“TKs [Traditional Knowledges] and western science each have their own strengths and weaknesses; neither is superior to the other. Braided together, both can retain their own identity while strengthening the whole body of knowledge regarding climate science.”—Gary S. Morishima, Quinault Management Center, Quinault Indian Nation, Climate Change and Indigenous Peoples: A Primer
Each Tribe has a unique system of gathering, organizing, interpreting, applying, and sharing knowledge related to their people, culture, and traditions. This body of knowledge and these knowledge systems can be described as “Traditional” or “Indigenous” knowledges. These knowledges refer to “ways of knowing” that “can encompass culture, experiences, resources, environment, and animal knowledge” that “are passed down generationally from elder to youth through oral histories, stories, ceremonies, and land management practices.”
The Guidelines for Considering Traditional Knowledges (TKs) in Climate Change Initiatives (summarized below) refers to TKs as “[I]ndigenous communities’ ways of knowing that both guide and result from their community members’ close relationships with and responsibilities towards the landscapes, waterscapes, plants, and animals that are vital to the flourishing of [I]ndigenous culture.” TKs encompass many aspects of traditional practices and cultural information, not only but including environmental knowledges. The term Traditional Ecological Knowledge (TEK) refers to application and utilization of these generationally based TKs with natural resources on the landscape in management, collection, ceremonial sustainability efforts, or reciprocity behaviors and practices. This Guidebook recognizes that the terms Traditional Knowledges and Traditional Ecological Knowledge are defined and manifested differently among different Tribes and knowledge holders.

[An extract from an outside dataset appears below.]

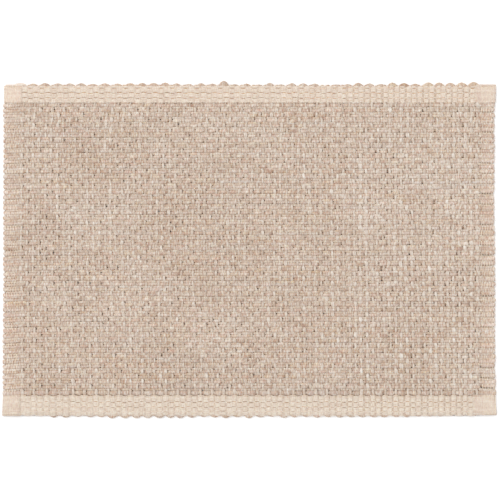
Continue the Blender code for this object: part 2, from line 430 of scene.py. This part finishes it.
def row_middle(j, yarn, under):
    """A yarn of row j between its ends: its X, Y and Z, its narrowing and its painted shade at holes and
    spots.
    """
    at_x = np.concatenate([cross_x[j, :1] - WARP, cross_x[j], cross_x[j, -1:] + WARP])
    at_y = np.concatenate([cross_y[j, :1], cross_y[j], cross_y[j, -1:]])
    n = len(at_x)
    right = np.clip(at_x / HALF, 0, 1)
    # Holes open beside a warp on top: right of it, where the yarn comes up, and left of it, where it dives;
    # painted shade darkens the yarn there too
    right_hole = under * (0.12 + 1.85 * rng.uniform(0, 1, n) ** 2) * (1 - 0.35 * at_x / HALF)
    right_hole = right_hole * (0.5 if j == 0 else 1.0)
    left_hole = (1 - under) * (0.05 + 1.55 * rng.uniform(0, 1, n) ** 2)
    left_hole = left_hole * (0.6 + 0.35 * (1 + at_x / HALF) ** 2) * (1 + 0.25 * right)
    # Lesser unevenness: the yarn's bow over a warp, and spots of painted shade beside a warp below, where
    # it also draws aside
    crease = (1 - under) * rng.uniform(0.2, 1.0, n)
    spot = under * rng.uniform(0.2, 1.0, n) * np.clip(0.3 + at_x / HALF, 0, 1)
    none = np.zeros(n)
    dives = under[:, None] > 0
    aside = np.stack([none, yarn.right_aside * right_hole, none, yarn.left_aside * left_hole], 1)
    aside[:, 3] -= yarn.spot_aside * spot
    aside += yarn.bow * np.stack([none, 0.5 * crease, crease, 0.5 * crease], 1)
    sunk = np.stack([none, 0.12 * right_hole, none, 0.18 * left_hole], 1)
    hole_shade = yarn.left_hole_shade * left_hole + yarn.spot_shade * spot
    x = at_x[:, None] + np.where(dives, [DIVE_X], [FLOAT_X])
    y = at_y[:, None] + yarn.middle + aside
    z = yarn.crimp * np.where(dives, [DIVE_Z], [FLOAT_Z]) - sunk
    pinch = 1 - np.stack([0.06 * under, 0.17 * right_hole, none, 0.14 * left_hole], 1)
    # Painted shade: the yarn's tint is darker at the holes and the spots
    shade = 1 - np.stack([none, 0.07 * right_hole, none, hole_shade], 1)
    return [v.reshape(-1) for v in (x, y, z, pinch, shade)]


def with_ends(j, yarn, x, y, z, pinch):
    """The yarn with its two ends, which scallop the sides: X, Y, Z, half width and half height."""
    left, right = float(side_x(row_y[j], -1)), float(side_x(row_y[j], 1))
    reach = np.zeros(2)
    if yarn is THICK:
        reach = rng.uniform(0.2, 0.8, 2) * np.array([1.0, 1.6]) - np.array([0.0, 0.92])
    left_x = left - reach[0] + yarn.end_x
    right_x = (right + reach[1] - 0.95 * yarn.end_x)[::-1]
    x[-4:] = np.minimum(x[-4:], right_x[0] - np.array([2.4, 1.8, 1.2, 0.6]))
    droop = 0.75 + 0.55 * max(j / ROWS - 0.5, 0.0) / 0.5 + rng.uniform(-0.22, 0.22)
    fall = 1 - (yarn.end_x / SELVEDGE) ** 1.5
    left_y = y[0] - droop * fall + yarn.end_y
    right_y = y[-1] + (yarn.end_y - 0.3 * fall)[::-1]
    x, y = np.concatenate([left_x, x, right_x]), np.concatenate([left_y, y, right_y])
    wide = yarn.half * np.concatenate([0.98 * yarn.end_wide, pinch, 1.06 * yarn.end_wide[::-1]])
    high = yarn.tall * np.concatenate([yarn.end_high, pinch, yarn.end_high[::-1]])
    return x, y, MIDDLE + between_ends(z), wide, high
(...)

Using TKs in climate change planning can benefit the Tribe, promote greater collaboration with partners, and improve the outcomes of adaptation planning. Generational oral tradition information is not necessarily termed “Traditional Knowledges” or “Traditional Ecological Knowledges,” but acknowledged as a traditional information system without labels. Many Tribes have already incorporated information that is pertinent to their Tribe and TKs into Tribal policies and procedures. Deciding how and where it is appropriate to incorporate TKs in climate change initiatives is a decision that can only come from each Tribal government and knowledge holder.
As the Federal Government works with Tribes on climate change initiatives that involve Traditional Knowledges, federal agencies have a role in ensuring that Traditional Knowledges are given proper weight in climate initiatives, considered in culturally appropriate ways and incorporated with the free, prior, and informed consent of Tribes and knowledge holders. A report, Tribal Climate Change Principles: Responding to Federal Policies and Actions to Address Climate Change, was developed in 2015 to provide information and guidance to the federal government when dealing with impacts of environmental change on Indigenous peoples and to increase understanding and respectful relationships among participants involved in federal and other initiatives. One of the eight principles included in the report states that “Indigenous Traditional Knowledges, with the free, prior, and informed consent of Indigenous Peoples, must be acknowledged, respected, and promoted in federal policies and programs related to climate change.” The report proposes that federal agencies adopt the Guidelines for Considering Traditional Knowledges (TKs) in Climate Change Initiatives.
The Guidelines for Considering Traditional Knowledges (TKs) in Climate Change Initiatives is a set of guiding principles and suggested actions for both Tribes and non-Tribal partners in order to minimize the risks involved with sharing TKs with non-Tribal partners in climate change initiatives. The Climate and Traditional Knowledges Workgroup (CTKW), consisting of Indigenous scholars and other experts working with issues of TKs, recognizes that knowledge sharing in this context is an ethical issue and developed the Guidelines in 2014 “to raise awareness of potential risks to Indigenous peoples and potential options for best practices.” The Guidelines rest on two principles for engagement: Cause No Harm and Free, Prior, and Informed Consent (FPIC). The executive summary of the Guidelines is reproduced with permission below. The full pdf of the Guidelines can be downloaded from the CTKW’s website. Each activity in the Tribal Climate Adaptation Guidebook includes considerations for integrating and protecting TKs throughout the adaptation planning process that rely on these Guidelines for Considering Traditional Knowledges (TKs) in Climate Change Initiatives.
Guidelines for Considering Traditional Knowledges
These guidelines are intended to provide specific measures that federal agencies, researchers, Tribes and TK holders can follow in conceptualizing, developing, and implementing climate change initiatives involving TKs. The actions in these guidelines are not comprehensive, and are not in any way intended to supersede the obligation of federal agencies to consult Tribes and TK holders with whom they are collaborating or amend or modify any agreements that may exist between Tribal governments and federal entities. These guidelines are intended to promote the use of TKs in climate change initiatives in such a way as to benefit Indigenous peoples, promote greater collaboration between federal agencies and Tribes, and increase Tribal representation in federal climate initiatives. These guidelines are a work in progress.